The only problem with that approach is that, when revenues start falling, the RIAA will claim that it’s because of piracy, and bribe the government to give them the right to do door-to-door searches for pirated materials.
The collusion between the government and this monopoly is appalling.
As a wise friend once said, “I will not be subjected to price gouging.” (sp?)
Well, I don’t know if the RIAA will get to do door-to-door searches, but I do know that $20 is pretty close to the market value of a CD. I don’t think it can be entirely coincidence that CDs cost pretty much the same in most industrialized countries, even where the RIAA’s reach doesn’t go.
I really don’t see how $20 is an unreasonable price.
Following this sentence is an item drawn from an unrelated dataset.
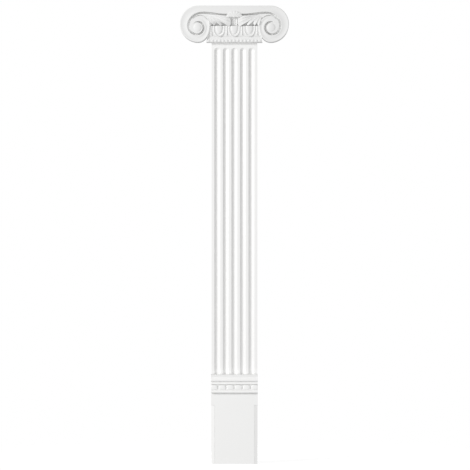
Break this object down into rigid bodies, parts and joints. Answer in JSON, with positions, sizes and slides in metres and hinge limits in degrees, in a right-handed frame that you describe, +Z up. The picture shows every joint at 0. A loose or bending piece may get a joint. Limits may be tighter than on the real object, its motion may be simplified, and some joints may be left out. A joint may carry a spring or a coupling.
{
  "type": "pilaster",
  "caption": "Flat fluted wall pilaster with a scrolled capital carved with leaves, eggs and darts, on a moulded pedestal base.",
  "frame": {"origin": "on the wall plane, at the middle of the flat back of the shaft", "axes": "+Z up along the shaft, +Y into the wall, +X to the right for someone who faces the pilaster"},
  "size_m": [0.656, 0.072, 2.7606],
  "materials": {
    "base_casting": "white primed hard foam casting, matt with a faint stipple",
    "shaft_casting": "white primed hard foam casting, matt and smooth along its length",
    "capital_casting": "white primed hard foam casting, matt, carved work slightly softened by the primer"
  },
  "bodies": {
    "root": {"base": "base_casting", "shaft": "shaft_casting", "capital": "capital_casting"}
  },
  "joints": []
}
It’s exactly in line with the price albums have always been; adjusted for inflation, the prices haven’t gone up. On top of that, the product is of much higher quality; it’s vastly more durable, more compact, technically better in a hundred ways, has better sound, and holds more music than vinyl or cassettes. When you consider the amount of use you can get out of a CD, $15-20 strikes me as being a very reasonable price. Would you pay $1 to download a song if they legalized that system of song distribution and all the artists signed on to it? Well, a CD isn’t much more expensive than that - $1 a song for some, up to $2 a song, most of them somewhere in between. And you get it preburned and with pretty liner notes. What’s the problem?
I’m no fan of the RIAA and its Luddite strongarm stance, but I simply cannot agree that CDs are overpriced. I think they cost about what they should cost.
Wasn’t there a recent court ruling about music companies artificially “fixing” the prices of CDs? Some sort of cullusion?
Well, if I understand you correctly, why don’t DVDs cost more than they do? I can get most new release DVDs for less than $20 CDN. Heck, less than some new CDs. And these are full length, 2+ hour movies that cost tens-of-millions to produce. You can make the argument that box-office reciepts subsidize them, but even movies that lost money (or were straight to home) cost about the same to buy.
Don’t get me wrong, I think an artist is entitled to get paid for their hard work and everyone is entitled to a profit. But jebuz, RIAA is using any hard numbers that show a drop in CD/Music sales as evdidence that it’s because people are stealing. They tend to ignore the fact that any market will fluctuate. And the Governments buy it. That is what pisses me off.
Here is a link at the proposed Canadian “levies” on blank media… brought in to help “protect” the Music industry. http://neil.eton.ca/copylevy.shtml#proposed_levies
And yes, I think CD’s and music in general is overpriced.
**
The used CD store is my friend. I may not get The Latest Releases!, but I do get some good albums for about $5-$8 a pop.
Not all of those claims are true. CDs hold only 80 minutes. I’ve seen prerecorded cassettes that held 90 (“Pink Floyd - The Wall” is a single cassette) and blanks that held 120.
As for durability, CDs are good in some ways, but not others. They’ll scratch just like a record. If your car CD player sucks, even a brand new disc will skip on every little bump in the road. Not so with cassette decks.
If you have the money to buy a computer and all of the hoo-ha that goes with it, then you certainly have $20 to buy a CD, so shut your pieholes.
Bunch of self-centered, self-absorbed yaboos, the lot of ya.
For a commody this is true but the RIAA acts like a monolopy (actually something like a oliglopy, which is close enough to monolopy pricing) and pricing is not set where supply and demand would naturally meet but at a higher level.
My computer came with my scholarship. Does that mean I get to download music?
There is a disconnect between an ever-increasing tech-savvy public who is able to burn their own CD-Rs for ten cents versus the RIAA who would sell you an equivalent CD for $15-19.
The public doesn’t begrude the recording industry’s ability to turn a profit, they disagree with the margin of profit. And it’s precisely because CDs are overvalued that people are increasingly turning to do-it-yourself CD production.
Coupled with this is the RIAA’s perpelexing unwillingness to embrace digital on-line technology. Why won’t record companies make available their entire music catalogs for purchase/download on a song-by-song basis? Why won’t record companies make available songs for purchase/download which are encoded in CD-quality bit-rates and not subpar 128kbps encodings? Why won’t record companies save themselves money in distribution costs by allowing for album purchase/download and pass that savings on to the consumer?
In short, why does the RIAA et al. treat the internet as a threat at every turn rather than an enormous opportunity?